::: GIVEN INFORMATION

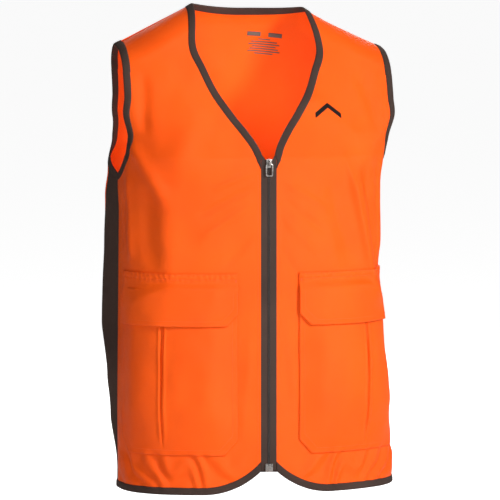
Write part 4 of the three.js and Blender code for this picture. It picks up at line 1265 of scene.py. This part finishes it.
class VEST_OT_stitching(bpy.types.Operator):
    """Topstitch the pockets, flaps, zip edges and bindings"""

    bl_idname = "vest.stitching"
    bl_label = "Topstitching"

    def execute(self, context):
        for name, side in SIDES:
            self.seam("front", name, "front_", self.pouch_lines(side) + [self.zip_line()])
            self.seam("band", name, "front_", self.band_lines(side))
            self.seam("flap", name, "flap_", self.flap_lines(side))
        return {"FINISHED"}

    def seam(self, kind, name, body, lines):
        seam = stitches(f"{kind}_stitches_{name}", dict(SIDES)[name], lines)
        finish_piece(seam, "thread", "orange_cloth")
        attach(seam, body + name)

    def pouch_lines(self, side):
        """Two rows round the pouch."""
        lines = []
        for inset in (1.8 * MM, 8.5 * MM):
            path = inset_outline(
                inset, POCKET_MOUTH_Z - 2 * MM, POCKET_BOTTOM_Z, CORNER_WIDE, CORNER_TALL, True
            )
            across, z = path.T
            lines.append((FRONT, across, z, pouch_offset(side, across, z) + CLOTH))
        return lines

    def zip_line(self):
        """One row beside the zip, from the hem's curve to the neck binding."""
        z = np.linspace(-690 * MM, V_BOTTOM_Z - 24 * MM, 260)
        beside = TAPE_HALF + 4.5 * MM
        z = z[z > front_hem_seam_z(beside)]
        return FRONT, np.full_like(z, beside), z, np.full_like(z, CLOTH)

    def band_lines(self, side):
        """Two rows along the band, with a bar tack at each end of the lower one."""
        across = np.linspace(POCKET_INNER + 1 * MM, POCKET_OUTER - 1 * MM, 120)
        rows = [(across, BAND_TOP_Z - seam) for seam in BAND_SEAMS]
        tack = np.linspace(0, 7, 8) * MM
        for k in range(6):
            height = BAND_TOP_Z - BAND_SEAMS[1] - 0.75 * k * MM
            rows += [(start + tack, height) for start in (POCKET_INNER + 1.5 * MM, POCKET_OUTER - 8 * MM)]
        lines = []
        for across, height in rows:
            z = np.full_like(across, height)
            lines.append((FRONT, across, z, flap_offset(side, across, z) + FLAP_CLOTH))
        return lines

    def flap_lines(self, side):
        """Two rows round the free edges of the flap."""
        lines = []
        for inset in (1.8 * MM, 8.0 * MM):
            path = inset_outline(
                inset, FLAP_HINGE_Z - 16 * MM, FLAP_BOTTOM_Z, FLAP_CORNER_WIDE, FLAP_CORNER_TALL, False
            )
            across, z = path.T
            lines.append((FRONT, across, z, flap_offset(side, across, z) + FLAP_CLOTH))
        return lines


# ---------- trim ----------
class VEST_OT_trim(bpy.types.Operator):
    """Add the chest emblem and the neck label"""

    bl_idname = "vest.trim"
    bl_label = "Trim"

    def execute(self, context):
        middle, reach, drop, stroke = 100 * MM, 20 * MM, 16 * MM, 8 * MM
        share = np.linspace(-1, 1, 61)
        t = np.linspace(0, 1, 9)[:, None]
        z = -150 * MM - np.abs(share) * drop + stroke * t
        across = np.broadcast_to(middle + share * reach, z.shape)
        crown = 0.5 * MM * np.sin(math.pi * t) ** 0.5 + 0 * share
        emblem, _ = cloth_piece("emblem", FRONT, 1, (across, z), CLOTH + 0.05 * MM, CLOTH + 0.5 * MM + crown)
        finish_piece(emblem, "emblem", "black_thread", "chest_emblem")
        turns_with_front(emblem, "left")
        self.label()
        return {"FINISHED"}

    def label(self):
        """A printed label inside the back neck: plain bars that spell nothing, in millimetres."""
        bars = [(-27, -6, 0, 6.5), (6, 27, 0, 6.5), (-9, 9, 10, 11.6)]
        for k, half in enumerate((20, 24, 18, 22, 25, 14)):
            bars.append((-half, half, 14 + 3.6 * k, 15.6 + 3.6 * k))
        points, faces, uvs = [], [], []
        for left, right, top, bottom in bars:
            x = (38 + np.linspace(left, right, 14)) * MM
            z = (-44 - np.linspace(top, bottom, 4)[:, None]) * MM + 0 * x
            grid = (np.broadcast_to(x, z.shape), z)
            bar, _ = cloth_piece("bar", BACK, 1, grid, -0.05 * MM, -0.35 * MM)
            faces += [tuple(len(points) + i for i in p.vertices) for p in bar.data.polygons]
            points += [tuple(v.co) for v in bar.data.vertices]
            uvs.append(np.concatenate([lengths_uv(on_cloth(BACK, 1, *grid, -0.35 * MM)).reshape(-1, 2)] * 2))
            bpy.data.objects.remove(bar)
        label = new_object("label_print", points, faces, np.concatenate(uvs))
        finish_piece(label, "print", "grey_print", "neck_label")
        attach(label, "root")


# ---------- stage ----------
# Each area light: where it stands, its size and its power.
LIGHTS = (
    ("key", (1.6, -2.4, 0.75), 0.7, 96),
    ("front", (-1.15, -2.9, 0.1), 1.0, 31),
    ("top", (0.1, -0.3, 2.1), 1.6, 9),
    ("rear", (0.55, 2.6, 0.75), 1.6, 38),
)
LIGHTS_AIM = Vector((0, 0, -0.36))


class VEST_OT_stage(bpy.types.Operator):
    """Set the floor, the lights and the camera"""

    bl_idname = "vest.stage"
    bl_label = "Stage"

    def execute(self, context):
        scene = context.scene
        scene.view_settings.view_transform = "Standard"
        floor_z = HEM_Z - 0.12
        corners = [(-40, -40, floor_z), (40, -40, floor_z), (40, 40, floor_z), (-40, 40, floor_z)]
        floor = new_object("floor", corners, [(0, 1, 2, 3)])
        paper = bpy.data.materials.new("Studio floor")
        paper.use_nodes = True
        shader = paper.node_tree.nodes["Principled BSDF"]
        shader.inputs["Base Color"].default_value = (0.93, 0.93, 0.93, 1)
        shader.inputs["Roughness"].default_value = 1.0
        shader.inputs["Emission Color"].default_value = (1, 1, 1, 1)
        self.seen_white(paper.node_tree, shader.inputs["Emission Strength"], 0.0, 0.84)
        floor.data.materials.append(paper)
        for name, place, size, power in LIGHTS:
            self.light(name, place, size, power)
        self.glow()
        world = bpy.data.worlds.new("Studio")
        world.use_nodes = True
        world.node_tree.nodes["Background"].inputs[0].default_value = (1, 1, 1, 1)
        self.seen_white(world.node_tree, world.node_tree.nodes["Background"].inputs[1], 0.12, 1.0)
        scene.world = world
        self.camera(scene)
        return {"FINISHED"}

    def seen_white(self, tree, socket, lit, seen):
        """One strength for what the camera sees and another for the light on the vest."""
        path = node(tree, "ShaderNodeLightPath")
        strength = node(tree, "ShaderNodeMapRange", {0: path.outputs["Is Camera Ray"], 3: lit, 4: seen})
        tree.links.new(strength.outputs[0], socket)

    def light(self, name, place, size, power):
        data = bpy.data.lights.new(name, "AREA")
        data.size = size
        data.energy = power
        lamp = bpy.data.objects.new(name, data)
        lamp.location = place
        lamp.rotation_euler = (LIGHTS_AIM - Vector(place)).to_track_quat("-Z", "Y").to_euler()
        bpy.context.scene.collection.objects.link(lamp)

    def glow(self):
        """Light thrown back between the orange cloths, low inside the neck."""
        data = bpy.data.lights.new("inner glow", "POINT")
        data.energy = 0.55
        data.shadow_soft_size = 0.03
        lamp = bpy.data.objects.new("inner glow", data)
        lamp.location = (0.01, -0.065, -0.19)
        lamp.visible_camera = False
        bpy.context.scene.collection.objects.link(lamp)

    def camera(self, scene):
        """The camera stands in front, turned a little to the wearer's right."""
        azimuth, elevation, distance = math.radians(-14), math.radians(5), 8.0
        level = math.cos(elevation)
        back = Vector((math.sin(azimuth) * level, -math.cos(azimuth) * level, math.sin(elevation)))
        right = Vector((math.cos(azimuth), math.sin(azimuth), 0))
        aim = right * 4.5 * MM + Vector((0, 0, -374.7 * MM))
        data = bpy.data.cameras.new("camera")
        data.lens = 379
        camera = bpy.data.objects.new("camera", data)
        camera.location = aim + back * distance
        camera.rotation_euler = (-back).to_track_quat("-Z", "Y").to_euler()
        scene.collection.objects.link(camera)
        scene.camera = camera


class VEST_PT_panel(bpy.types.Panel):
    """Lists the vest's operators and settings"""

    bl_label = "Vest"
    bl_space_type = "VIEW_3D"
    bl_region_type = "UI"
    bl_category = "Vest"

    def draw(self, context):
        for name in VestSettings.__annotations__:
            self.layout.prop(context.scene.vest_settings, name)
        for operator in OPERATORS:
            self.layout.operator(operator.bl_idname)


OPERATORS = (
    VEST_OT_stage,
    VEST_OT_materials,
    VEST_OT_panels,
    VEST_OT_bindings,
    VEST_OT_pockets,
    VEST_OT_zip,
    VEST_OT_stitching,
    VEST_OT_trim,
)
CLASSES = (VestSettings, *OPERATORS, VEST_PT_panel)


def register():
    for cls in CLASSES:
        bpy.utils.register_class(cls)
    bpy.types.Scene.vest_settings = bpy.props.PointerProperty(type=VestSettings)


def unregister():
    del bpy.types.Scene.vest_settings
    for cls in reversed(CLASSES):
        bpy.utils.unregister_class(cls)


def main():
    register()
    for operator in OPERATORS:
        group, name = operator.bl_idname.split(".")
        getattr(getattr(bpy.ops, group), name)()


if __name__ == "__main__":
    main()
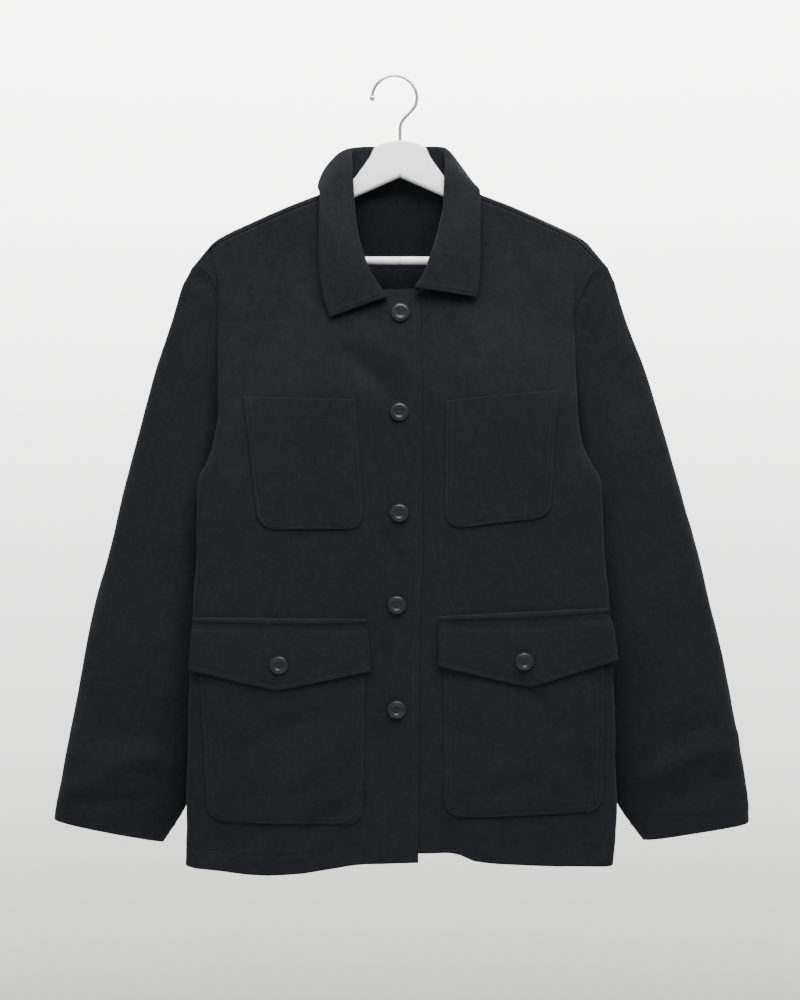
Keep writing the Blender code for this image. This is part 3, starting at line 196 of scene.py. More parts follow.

::::::

From the first line above through the line that contains "return FRONT, np.full_like(z, beside), z, np.full_like(z, CLOTH)", quote each line exactly. Output nothing more.

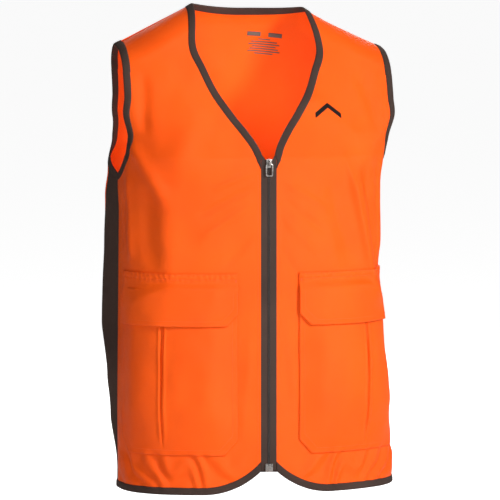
Write part 4 of the three.js and Blender code for this picture. It picks up at line 1265 of scene.py. This part finishes it.
class VEST_OT_stitching(bpy.types.Operator):
    """Topstitch the pockets, flaps, zip edges and bindings"""

    bl_idname = "vest.stitching"
    bl_label = "Topstitching"

    def execute(self, context):
        for name, side in SIDES:
            self.seam("front", name, "front_", self.pouch_lines(side) + [self.zip_line()])
            self.seam("band", name, "front_", self.band_lines(side))
            self.seam("flap", name, "flap_", self.flap_lines(side))
        return {"FINISHED"}

    def seam(self, kind, name, body, lines):
        seam = stitches(f"{kind}_stitches_{name}", dict(SIDES)[name], lines)
        finish_piece(seam, "thread", "orange_cloth")
        attach(seam, body + name)

    def pouch_lines(self, side):
        """Two rows round the pouch."""
        lines = []
        for inset in (1.8 * MM, 8.5 * MM):
            path = inset_outline(
                inset, POCKET_MOUTH_Z - 2 * MM, POCKET_BOTTOM_Z, CORNER_WIDE, CORNER_TALL, True
            )
            across, z = path.T
            lines.append((FRONT, across, z, pouch_offset(side, across, z) + CLOTH))
        return lines

    def zip_line(self):
        """One row beside the zip, from the hem's curve to the neck binding."""
        z = np.linspace(-690 * MM, V_BOTTOM_Z - 24 * MM, 260)
        beside = TAPE_HALF + 4.5 * MM
        z = z[z > front_hem_seam_z(beside)]
        return FRONT, np.full_like(z, beside), z, np.full_like(z, CLOTH)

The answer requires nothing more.